Only the lines from the start up to and including the line containing "return (lumps *" should be repeated, word for word.
>> Begin Supplied information
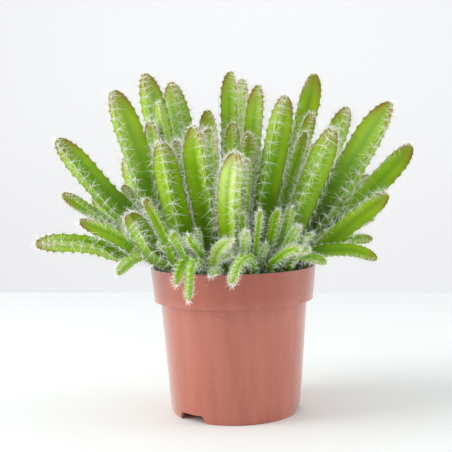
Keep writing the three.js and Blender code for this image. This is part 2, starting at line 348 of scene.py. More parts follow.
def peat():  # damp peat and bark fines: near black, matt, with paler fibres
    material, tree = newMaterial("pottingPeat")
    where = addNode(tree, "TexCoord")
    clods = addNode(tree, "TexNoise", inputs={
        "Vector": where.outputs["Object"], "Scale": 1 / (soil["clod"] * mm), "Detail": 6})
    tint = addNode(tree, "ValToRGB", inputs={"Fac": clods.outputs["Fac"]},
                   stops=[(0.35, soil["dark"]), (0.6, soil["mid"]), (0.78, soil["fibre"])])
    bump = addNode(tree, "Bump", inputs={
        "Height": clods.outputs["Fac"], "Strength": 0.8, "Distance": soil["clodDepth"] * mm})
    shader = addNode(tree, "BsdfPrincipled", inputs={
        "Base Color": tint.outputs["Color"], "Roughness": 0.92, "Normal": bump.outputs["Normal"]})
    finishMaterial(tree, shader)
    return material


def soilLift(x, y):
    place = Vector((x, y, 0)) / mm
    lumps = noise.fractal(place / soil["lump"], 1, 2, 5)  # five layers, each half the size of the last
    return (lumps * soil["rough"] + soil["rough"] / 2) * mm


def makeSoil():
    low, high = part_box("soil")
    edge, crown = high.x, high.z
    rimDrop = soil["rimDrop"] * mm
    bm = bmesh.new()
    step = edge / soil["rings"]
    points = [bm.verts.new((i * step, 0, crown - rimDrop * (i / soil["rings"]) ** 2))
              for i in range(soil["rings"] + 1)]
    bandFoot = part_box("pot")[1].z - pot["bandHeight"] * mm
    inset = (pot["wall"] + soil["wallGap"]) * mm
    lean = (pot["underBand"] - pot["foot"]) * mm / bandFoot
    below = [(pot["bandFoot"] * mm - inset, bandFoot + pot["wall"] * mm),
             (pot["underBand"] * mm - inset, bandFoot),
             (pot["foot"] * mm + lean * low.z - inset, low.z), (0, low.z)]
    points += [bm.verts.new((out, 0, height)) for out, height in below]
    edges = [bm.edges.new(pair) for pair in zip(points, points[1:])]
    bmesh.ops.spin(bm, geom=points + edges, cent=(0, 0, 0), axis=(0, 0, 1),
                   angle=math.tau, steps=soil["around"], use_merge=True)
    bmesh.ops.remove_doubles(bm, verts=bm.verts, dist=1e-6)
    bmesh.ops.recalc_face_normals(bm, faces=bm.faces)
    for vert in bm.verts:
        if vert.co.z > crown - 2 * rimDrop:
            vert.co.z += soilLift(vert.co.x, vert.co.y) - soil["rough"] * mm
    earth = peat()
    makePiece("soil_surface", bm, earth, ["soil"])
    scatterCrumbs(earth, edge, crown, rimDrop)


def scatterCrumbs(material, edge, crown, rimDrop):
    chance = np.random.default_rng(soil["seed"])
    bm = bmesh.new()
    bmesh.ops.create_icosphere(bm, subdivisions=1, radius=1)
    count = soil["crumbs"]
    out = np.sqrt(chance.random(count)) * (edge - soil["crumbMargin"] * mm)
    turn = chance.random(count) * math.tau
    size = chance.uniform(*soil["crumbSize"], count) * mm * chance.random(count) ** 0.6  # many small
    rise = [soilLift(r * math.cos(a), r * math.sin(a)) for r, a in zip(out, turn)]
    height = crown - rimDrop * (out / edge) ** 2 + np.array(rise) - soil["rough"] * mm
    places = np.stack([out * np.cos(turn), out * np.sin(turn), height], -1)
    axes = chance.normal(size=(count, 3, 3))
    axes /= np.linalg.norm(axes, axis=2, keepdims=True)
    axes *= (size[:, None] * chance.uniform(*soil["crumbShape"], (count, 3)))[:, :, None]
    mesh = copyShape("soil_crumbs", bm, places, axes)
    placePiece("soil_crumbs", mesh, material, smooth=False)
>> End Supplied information
# Response
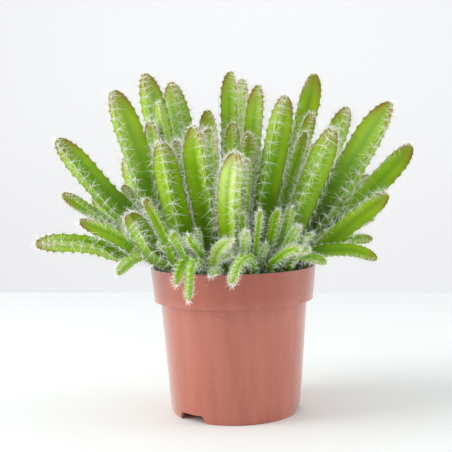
Keep writing the three.js and Blender code for this image. This is part 2, starting at line 348 of scene.py. More parts follow.
def peat():  # damp peat and bark fines: near black, matt, with paler fibres
    material, tree = newMaterial("pottingPeat")
    where = addNode(tree, "TexCoord")
    clods = addNode(tree, "TexNoise", inputs={
        "Vector": where.outputs["Object"], "Scale": 1 / (soil["clod"] * mm), "Detail": 6})
    tint = addNode(tree, "ValToRGB", inputs={"Fac": clods.outputs["Fac"]},
                   stops=[(0.35, soil["dark"]), (0.6, soil["mid"]), (0.78, soil["fibre"])])
    bump = addNode(tree, "Bump", inputs={
        "Height": clods.outputs["Fac"], "Strength": 0.8, "Distance": soil["clodDepth"] * mm})
    shader = addNode(tree, "BsdfPrincipled", inputs={
        "Base Color": tint.outputs["Color"], "Roughness": 0.92, "Normal": bump.outputs["Normal"]})
    finishMaterial(tree, shader)
    return material


def soilLift(x, y):
    place = Vector((x, y, 0)) / mm
    lumps = noise.fractal(place / soil["lump"], 1, 2, 5)  # five layers, each half the size of the last
    return (lumps * soil["rough"] + soil["rough"] / 2) * mm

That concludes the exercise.